The exercise:
Write out again, unaltered, the lines from the start through the line containing "sideways, 1: SIDE_GLOW".

Supplied data:
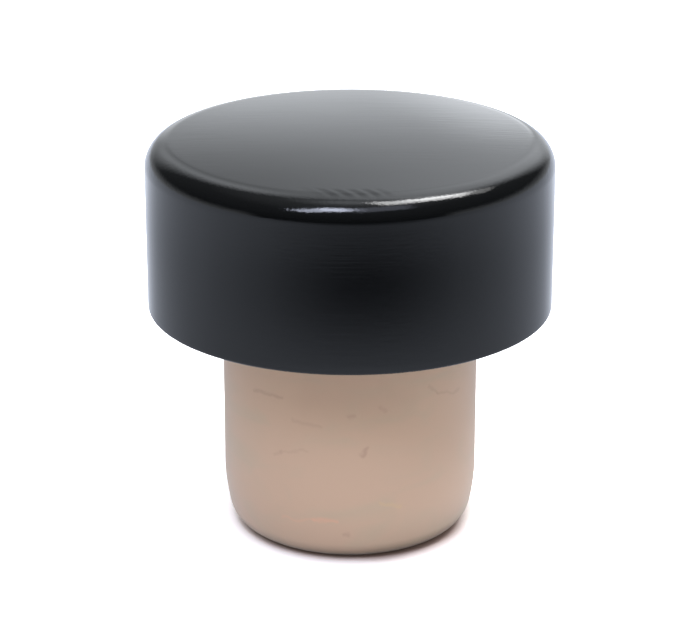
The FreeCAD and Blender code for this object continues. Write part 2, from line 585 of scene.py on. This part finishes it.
def mirrored_surroundings(tree, direction):
    """Brightness of the studio round the stopper, as the lacquer mirrors it."""
    parts = add_node(tree, "SeparateXYZ", {"Vector": direction}).outputs
    tent = read_off(tree, parts["Z"], TENT_TONES)
    sides = 1.0
    for side, tones in ((TENT_LEFT, TENT_LEFT_TONES), (TENT_RIGHT, TENT_RIGHT_TONES)):
        glow = faded(tree, read_off(tree, parts["Z"], tones), (parts["X"], *side))
        sides = add_node(tree, "Math", {0: sides, 1: glow}, operation="ADD")
    tent = add_node(tree, "Math", {0: tent, 1: sides}, operation="MULTIPLY")
    for middle, reach, brightness in GAPS:
        away = add_node(tree, "VectorMath", {0: direction, 1: middle}, operation="DISTANCE")
        glow = faded(tree, brightness, (away, reach, 0.0))
        tent = add_node(tree, "Math", {0: tent, 1: glow}, operation="ADD")
    for normal, blur in TENT_EDGES:
        inside = add_node(tree, "VectorMath", {0: direction, 1: normal}, operation="DOT_PRODUCT")
        tent = faded(tree, tent, (inside, -blur, blur))
    sheet = faded(tree, SHEET_TONE, (parts["Z"], *SHEET_RISE), (parts["Y"], *SHEET_FRONT_END))
    ceiling = read_off(tree, parts["Z"], CEILING_TONES)
    brightest = add_node(tree, "Math", {0: tent, 1: sheet}, operation="MAXIMUM")
    return add_node(tree, "Math", {0: brightest, 1: ceiling}, operation="MAXIMUM")


def matt_fill(tree, direction, fill):
    """Strength of the fill from each direction."""
    parts = add_node(tree, "SeparateXYZ", {"Vector": direction}).outputs
    sideways = add_node(tree, "Math", {0: parts["X"], 1: RIGHT_GLOW}, operation="ADD")
    sideways = add_node(
        tree, "Math", {0: sideways, 1: parts["X"], 2: -SIDE_GLOW_MEAN}, operation="MULTIPLY_ADD"
    )
    sideways = faded(tree, sideways, (parts["Z"], *SIDE_GLOW_HEIGHTS))
    return add_node(tree, "Math", {0: sideways, 1: SIDE_GLOW * fill, 2: fill}, operation="MULTIPLY_ADD")


def studio_world(studio):
    """White for the camera, a soft fill for matt surfaces, and the studio for reflections."""
    world = bpy.data.worlds.new("studio")
    world.use_nodes = True
    tree = world.node_tree
    tree.nodes.clear()
    direction = add_node(tree, "TexCoord").outputs["Generated"]
    rays = add_node(tree, "LightPath").outputs
    strength = matt_fill(tree, direction, studio.fill)
    fill = add_node(tree, "Background", {"Color": WHITE, "Strength": strength})
    brightness = mirrored_surroundings(tree, direction)
    reflected = add_node(tree, "Background", {"Color": TENT_TINT, "Strength": brightness})
    seen = add_node(tree, "Background", {"Color": WHITE, "Strength": 1.0})
    lit = add_node(tree, "MixShader", {0: rays["Is Glossy Ray"], 1: fill, 2: reflected})
    shown = add_node(tree, "MixShader", {0: rays["Is Camera Ray"], 1: lit, 2: seen})
    add_node(tree, "OutputWorld", {"Surface": shown})
    return world


# White paper sheet under the stopper. It is lit well past white, so only the dark line where the foot
# rolls under shows. That line is partly the sheet's real shadow and partly painted shadow: the contact
# graphs go over how open the sky is there, darken the paper's colour towards a brown shade, and darken
# its bounce and its mirrored glow. The painted shadow leans a little to the right and the front right.
SHEET_SIZE = 6.0
SHEET_SEEN = 2.0
CONTACT_REACH = 4.0 * MM
CONTACT_CLEAR = ((0.0, 0.0), (0.15, 0.05), (0.3, 0.2), (0.45, 0.46), (0.6, 0.7), (0.82, 1.0))
CONTACT_BOUNCE = ((0.0, 0.0), (0.4, 0.0), (0.52, 0.24), (0.7, 0.6))
# Colour of the painted contact shadow in the paper
CONTACT_SHADE = "#AC9086"
CONTACT_LEAN = 0.06
PAINTED_SHADOW_SIDE = (0.64, -0.77, 0.0)
PAINTED_SHADOW_SIDE_SPREAD = (0.77, 0.97)
PAINTED_SHADOW_SIDE_SHIFT = 0.1

# The lacquer mirrors the sheet, which for mirror rays glows with painted tones, a painted reflection
# that falls off to the dark front of the room. The tones at the sides and in front go over the distance,
# in shares of the reach, and those behind over how straight behind a place lies. The last graph is the
# share of the front's tones over how far a place lies to the dark side.
SHEET_REACH = 0.4
SHEET_MIRRORED_TINT = (0.93, 1.0, 1.15, 1)
SHEET_SIDE_TONES = ((0.14, 0.76), (0.2, 0.83), (0.22, 0.92), (0.24, 1.0), (1.0, 0.96))
SHEET_FRONT_TONES = (
    (0.15, 0.75), (0.1575, 0.6), (0.1725, 0.42), (0.1875, 0.2), (0.21, 0.04), (0.22, 0.06), (0.2275, 0.22),
    (0.24, 0.37), (0.275, 0.42), (1.0, 0.12),
)
SHEET_BEHIND_TONES = ((0.43, 1.0), (0.61, 1.05), (0.76, 1.25), (0.84, 1.38), (1.0, 1.42))
DARK_SIDE = (0.14, -0.99, 0.0)
DARK_SIDE_SHARES = ((0.0, 0.05), (0.35, 0.22), (0.65, 0.47), (0.87, 0.78), (1.0, 1.0))


def mirrored_sheet(tree, place, direction):
    """Painted brightness of the sheet's glow, as the lacquer mirrors it."""
    distance = add_node(tree, "VectorMath", {0: place}, operation="LENGTH")
    distance = add_node(tree, "Math", {0: distance, 1: SHEET_REACH}, operation="DIVIDE")
    ahead = add_node(tree, "VectorMath", {0: direction, 1: DARK_SIDE}, operation="DOT_PRODUCT")
    behind = add_node(tree, "SeparateXYZ", {"Vector": direction}).outputs["Y"]
    tone = add_node(
        tree, "Mix",
        {
            "Factor": read_off(tree, ahead, DARK_SIDE_SHARES),
            "A": read_off(tree, distance, SHEET_SIDE_TONES),
            "B": read_off(tree, distance, SHEET_FRONT_TONES),
        },
    )
    behind_tone = read_off(tree, behind, SHEET_BEHIND_TONES)
    return add_node(tree, "Math", {0: tone, 1: behind_tone}, operation="MULTIPLY")


def open_sky_and_painted_lean(tree, direction):
    """How open the sky is above a place on the sheet: 0 under the foot and 1 in the open. It is made
    smaller to the right and larger to the left, and smaller again to the front right, so that the
    painted shadow leans there.
    """
    sky = add_node(tree, "AmbientOcclusion", {"Distance": CONTACT_REACH}).outputs["AO"]
    right = add_node(tree, "SeparateXYZ", {"Vector": direction}).outputs["X"]
    sky = add_node(tree, "Math", {0: right, 1: -CONTACT_LEAN, 2: sky}, operation="MULTIPLY_ADD")
    shaded = add_node(tree, "VectorMath", {0: direction, 1: PAINTED_SHADOW_SIDE}, operation="DOT_PRODUCT")
    shaded = faded(tree, PAINTED_SHADOW_SIDE_SHIFT, (shaded, *PAINTED_SHADOW_SIDE_SPREAD))
    return add_node(tree, "Math", {0: sky, 1: shaded}, operation="SUBTRACT")


def white_sheet():
    """Floor material: white paper that keeps the stopper's shadow, with a painted contact shadow added
    in its colour, and clips to white beyond it.
    """
    material, tree = new_material("white_paper_sheet")
    place = add_node(tree, "TexCoord").outputs["Object"]
    direction = add_node(tree, "VectorMath", {0: place}, operation="NORMALIZE")
    sky = open_sky_and_painted_lean(tree, direction)
    clear = read_off(tree, sky, CONTACT_CLEAR)
    tone = mirrored_sheet(tree, place, direction)
    # The mirrored glow is darkened by the painted contact shadow too
    tone = add_node(tree, "Math", {0: tone, 1: clear}, operation="MULTIPLY")
    # For mirror rays the sheet glows: painted light, not paper lit by the lamps
    mirrored = add_node(tree, "Emission", {"Color": SHEET_MIRRORED_TINT, "Strength": tone})
    # The paper's bounce is darkened where the sky is closed: painted shade, which darkens the foot's
    # underside
    bounce = add_node(tree, "BsdfDiffuse", {"Color": read_off(tree, sky, CONTACT_BOUNCE)})
    # Painted contact shadow: the paper's colour turns to the brown shade where the sky is closed
    paper = add_node(
        tree, "Mix",
        {"Factor": clear, "A": (*linear(CONTACT_SHADE), 1), "B": (SHEET_SEEN, SHEET_SEEN, SHEET_SEEN, 1)},
        data_type="RGBA",
    )
    seen = add_node(tree, "BsdfDiffuse", {"Color": paper})
    rays = add_node(tree, "LightPath").outputs
    lit = add_node(tree, "MixShader", {0: rays["Is Glossy Ray"], 1: bounce, 2: mirrored})
    shown = add_node(tree, "MixShader", {0: rays["Is Camera Ray"], 1: lit, 2: seen})
    add_node(tree, "OutputMaterial", {"Surface": shown})
    return material


# Lamps overhead, which the rounding mirrors as bright streaks. Each has its place and size in metres
# as seen at 1 m above the stopper, its turn in degrees, its brightness, its tint and its height in
# metres. Lamps that overlap hang at different heights, so that none hides another.
WHITE_LAMP = (1.0, 1.0, 1.0)
COLD_LAMP = (0.92, 0.98, 1.2)
LAMPS = {
    "side_lamp": ((0.45, -0.01), (0.67, 0.29), 28, 10.0, WHITE_LAMP, 1.0),
    "side_lamp_core": ((0.46, 0.08), (0.38, 0.1), 33, 8.0, WHITE_LAMP, 0.96),
    "side_lamp_end": ((0.69, 0.18), (0.68, 0.31), 20, 2.6, WHITE_LAMP, 1.04),
    "front_lamp": ((-0.34, -0.80), (0.65, 0.28), 30, 8.0, COLD_LAMP, 1.0),
    "front_lamp_core": ((-0.12, -0.66), (0.33, 0.36), 38, 5.5, COLD_LAMP, 0.96),
    "front_lamp_end": ((0.24, -0.66), (0.63, 0.45), 31, 1.05, COLD_LAMP, 1.04),
}


def add_to_scene(name, data):
    """Object of a mesh, lamp or camera, linked to the scene."""
    holder = bpy.data.objects.new(name, data)
    bpy.context.scene.collection.objects.link(holder)
    return holder


def lay_sheet():
    """Square white sheet on the floor."""
    half = SHEET_SIZE / 2
    mesh = bpy.data.meshes.new("white_sheet")
    corners = [(-half, -half, 0), (half, -half, 0), (half, half, 0), (-half, half, 0)]
    mesh.from_pydata(corners, [], [(0, 1, 2, 3)])
    mesh.materials.append(white_sheet())
    add_to_scene("white_sheet", mesh)


def hang_lamp(name, place, size, turn, brightness, tint, height):
    """Flat rectangular lamp that shines down evenly."""
    lamp = bpy.data.lights.new(name, "AREA")
    lamp.shape = "RECTANGLE"
    lamp.size, lamp.size_y = (side * height for side in size)
    lamp.color = tint
    lamp.energy = brightness * math.pi * lamp.size * lamp.size_y
    holder = add_to_scene(name, lamp)
    holder.location = (place[0] * height, place[1] * height, height)
    holder.rotation_euler = (0, 0, math.radians(turn))


def place_camera(studio):
    """Camera in front of the stopper, looking down at it."""
    lens = bpy.data.cameras.new("camera")
    lens.lens = studio.focal_length
    lens.clip_start = 10 * MM
    camera = add_to_scene("camera", lens)
    camera.location = (0, -studio.camera_distance, studio.camera_height)
    camera.rotation_euler = (math.pi / 2 - studio.camera_tilt, 0, 0)
    bpy.context.scene.camera = camera


class STOPPER_OT_set_studio(bpy.types.Operator):
    """Lay the white sheet, hang the lamps and place the camera"""

    bl_idname = "stopper.set_studio"
    bl_label = "Set the studio"

    def execute(self, context):
        studio = context.scene.stopper_studio
        context.scene.world = studio_world(studio)
        context.scene.view_settings.view_transform = "Standard"
        lay_sheet()
        for name, lamp in LAMPS.items():
            hang_lamp(name, *lamp)
        place_camera(studio)
        return {"FINISHED"}


class STOPPER_PT_panel(bpy.types.Panel):
    """Sizes, colours and steps of the stopper"""

    bl_idname = "STOPPER_PT_panel"
    bl_label = "Bottle stopper"
    bl_space_type = "VIEW_3D"
    bl_region_type = "UI"
    bl_category = "Stopper"

    def draw(self, context):
        layout = self.layout
        scene = context.scene
        for group in (scene.stopper_cap, scene.stopper_shank, scene.stopper_finishes, scene.stopper_studio):
            box = layout.box()
            for name in group.bl_rna.properties.keys():
                if name not in ("rna_type", "name"):
                    box.prop(group, name)
        for operator in (STOPPER_OT_turn_cap, STOPPER_OT_mould_shank, STOPPER_OT_set_studio):
            layout.operator(operator.bl_idname)


CLASSES = (
    StopperCapSizes,
    StopperShankSizes,
    StopperFinishes,
    StopperStudio,
    STOPPER_OT_turn_cap,
    STOPPER_OT_mould_shank,
    STOPPER_OT_set_studio,
    STOPPER_PT_panel,
)


def register():
    """Register the classes and give each scene its sizes, colours and studio."""
    for cls in CLASSES:
        bpy.utils.register_class(cls)
    bpy.types.Scene.stopper_cap = PointerProperty(type=StopperCapSizes)
    bpy.types.Scene.stopper_shank = PointerProperty(type=StopperShankSizes)
    bpy.types.Scene.stopper_finishes = PointerProperty(type=StopperFinishes)
    bpy.types.Scene.stopper_studio = PointerProperty(type=StopperStudio)


def unregister():
    """Take away what register added."""
    del bpy.types.Scene.stopper_studio
    del bpy.types.Scene.stopper_finishes
    del bpy.types.Scene.stopper_shank
    del bpy.types.Scene.stopper_cap
    for cls in reversed(CLASSES):
        bpy.utils.unregister_class(cls)


def main():
    """Build the stopper and its studio."""
    register()
    bpy.ops.stopper.turn_cap()
    bpy.ops.stopper.mould_shank()
    bpy.ops.stopper.set_studio()


if __name__ == "__main__":
    main()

Solution:
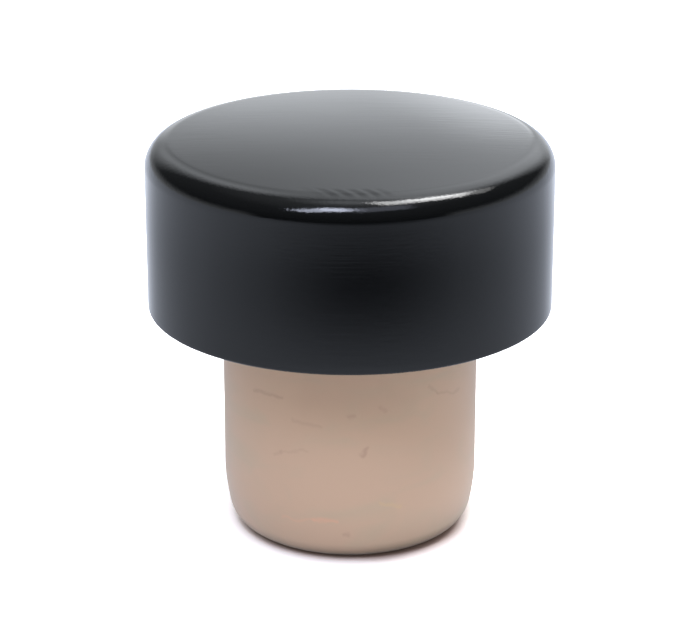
The FreeCAD and Blender code for this object continues. Write part 2, from line 585 of scene.py on. This part finishes it.
def mirrored_surroundings(tree, direction):
    """Brightness of the studio round the stopper, as the lacquer mirrors it."""
    parts = add_node(tree, "SeparateXYZ", {"Vector": direction}).outputs
    tent = read_off(tree, parts["Z"], TENT_TONES)
    sides = 1.0
    for side, tones in ((TENT_LEFT, TENT_LEFT_TONES), (TENT_RIGHT, TENT_RIGHT_TONES)):
        glow = faded(tree, read_off(tree, parts["Z"], tones), (parts["X"], *side))
        sides = add_node(tree, "Math", {0: sides, 1: glow}, operation="ADD")
    tent = add_node(tree, "Math", {0: tent, 1: sides}, operation="MULTIPLY")
    for middle, reach, brightness in GAPS:
        away = add_node(tree, "VectorMath", {0: direction, 1: middle}, operation="DISTANCE")
        glow = faded(tree, brightness, (away, reach, 0.0))
        tent = add_node(tree, "Math", {0: tent, 1: glow}, operation="ADD")
    for normal, blur in TENT_EDGES:
        inside = add_node(tree, "VectorMath", {0: direction, 1: normal}, operation="DOT_PRODUCT")
        tent = faded(tree, tent, (inside, -blur, blur))
    sheet = faded(tree, SHEET_TONE, (parts["Z"], *SHEET_RISE), (parts["Y"], *SHEET_FRONT_END))
    ceiling = read_off(tree, parts["Z"], CEILING_TONES)
    brightest = add_node(tree, "Math", {0: tent, 1: sheet}, operation="MAXIMUM")
    return add_node(tree, "Math", {0: brightest, 1: ceiling}, operation="MAXIMUM")


def matt_fill(tree, direction, fill):
    """Strength of the fill from each direction."""
    parts = add_node(tree, "SeparateXYZ", {"Vector": direction}).outputs
    sideways = add_node(tree, "Math", {0: parts["X"], 1: RIGHT_GLOW}, operation="ADD")
    sideways = add_node(
        tree, "Math", {0: sideways, 1: parts["X"], 2: -SIDE_GLOW_MEAN}, operation="MULTIPLY_ADD"
    )
    sideways = faded(tree, sideways, (parts["Z"], *SIDE_GLOW_HEIGHTS))
    return add_node(tree, "Math", {0: sideways, 1: SIDE_GLOW * fill, 2: fill}, operation="MULTIPLY_ADD")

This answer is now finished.